→ REQUIRED TASK
Give back the whole listing exactly as shown.

→ SUPPLIED DATA
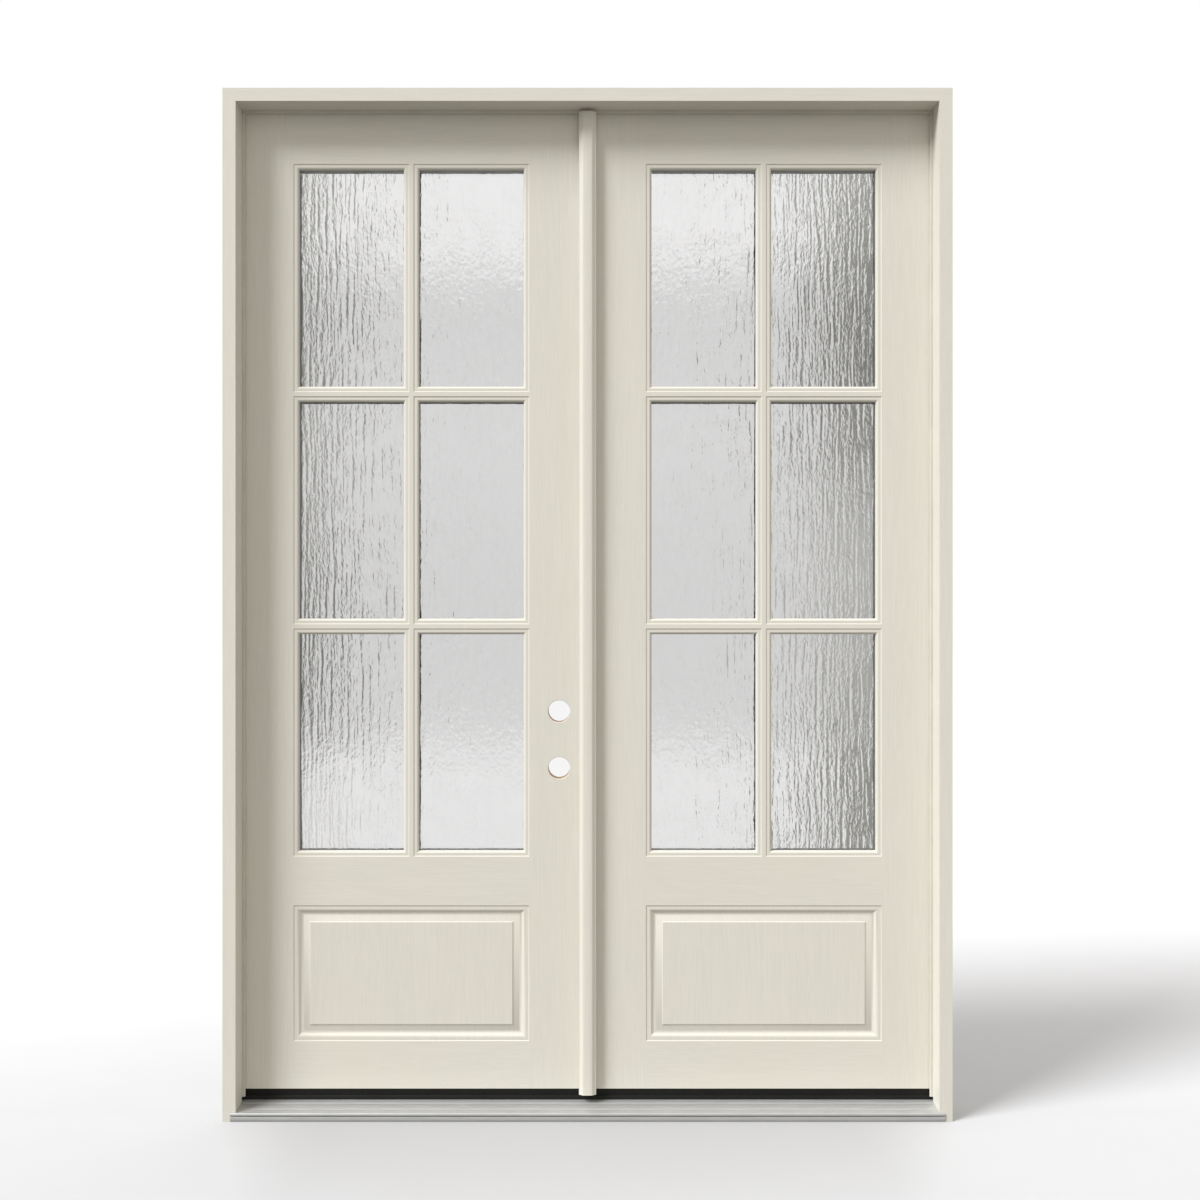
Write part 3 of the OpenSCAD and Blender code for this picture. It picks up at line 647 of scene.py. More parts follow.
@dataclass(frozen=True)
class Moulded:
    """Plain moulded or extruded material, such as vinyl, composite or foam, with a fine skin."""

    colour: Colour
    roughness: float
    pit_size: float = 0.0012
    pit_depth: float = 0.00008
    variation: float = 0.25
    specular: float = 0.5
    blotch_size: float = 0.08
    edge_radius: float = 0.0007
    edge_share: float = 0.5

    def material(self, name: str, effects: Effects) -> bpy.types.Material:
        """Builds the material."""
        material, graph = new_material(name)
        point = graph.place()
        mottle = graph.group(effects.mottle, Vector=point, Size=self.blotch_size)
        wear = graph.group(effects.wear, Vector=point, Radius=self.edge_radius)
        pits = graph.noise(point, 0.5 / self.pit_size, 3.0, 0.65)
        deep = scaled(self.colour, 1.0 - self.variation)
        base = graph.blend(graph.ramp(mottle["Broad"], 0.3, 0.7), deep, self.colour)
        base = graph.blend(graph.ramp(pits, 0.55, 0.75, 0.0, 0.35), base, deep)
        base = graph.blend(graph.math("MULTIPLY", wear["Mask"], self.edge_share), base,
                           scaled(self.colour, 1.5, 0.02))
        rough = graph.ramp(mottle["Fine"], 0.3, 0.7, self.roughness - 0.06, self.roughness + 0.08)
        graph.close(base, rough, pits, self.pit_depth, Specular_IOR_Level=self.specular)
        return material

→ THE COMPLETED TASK
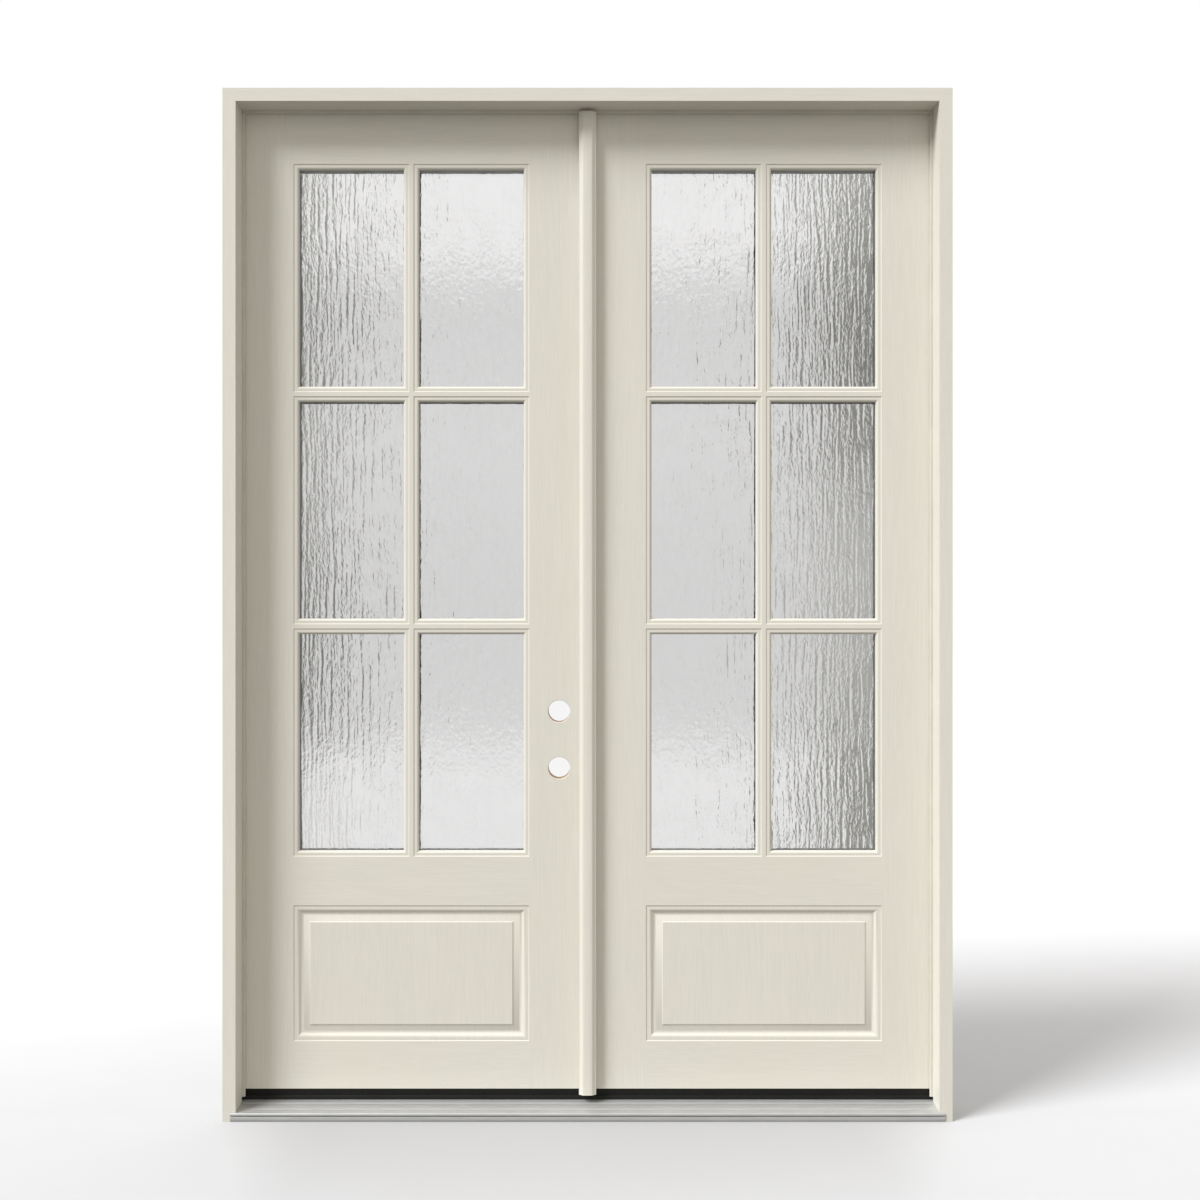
Write part 3 of the OpenSCAD and Blender code for this picture. It picks up at line 647 of scene.py. More parts follow.
@dataclass(frozen=True)
class Moulded:
    """Plain moulded or extruded material, such as vinyl, composite or foam, with a fine skin."""

    colour: Colour
    roughness: float
    pit_size: float = 0.0012
    pit_depth: float = 0.00008
    variation: float = 0.25
    specular: float = 0.5
    blotch_size: float = 0.08
    edge_radius: float = 0.0007
    edge_share: float = 0.5

    def material(self, name: str, effects: Effects) -> bpy.types.Material:
        """Builds the material."""
        material, graph = new_material(name)
        point = graph.place()
        mottle = graph.group(effects.mottle, Vector=point, Size=self.blotch_size)
        wear = graph.group(effects.wear, Vector=point, Radius=self.edge_radius)
        pits = graph.noise(point, 0.5 / self.pit_size, 3.0, 0.65)
        deep = scaled(self.colour, 1.0 - self.variation)
        base = graph.blend(graph.ramp(mottle["Broad"], 0.3, 0.7), deep, self.colour)
        base = graph.blend(graph.ramp(pits, 0.55, 0.75, 0.0, 0.35), base, deep)
        base = graph.blend(graph.math("MULTIPLY", wear["Mask"], self.edge_share), base,
                           scaled(self.colour, 1.5, 0.02))
        rough = graph.ramp(mottle["Fine"], 0.3, 0.7, self.roughness - 0.06, self.roughness + 0.08)
        graph.close(base, rough, pits, self.pit_depth, Specular_IOR_Level=self.specular)
        return material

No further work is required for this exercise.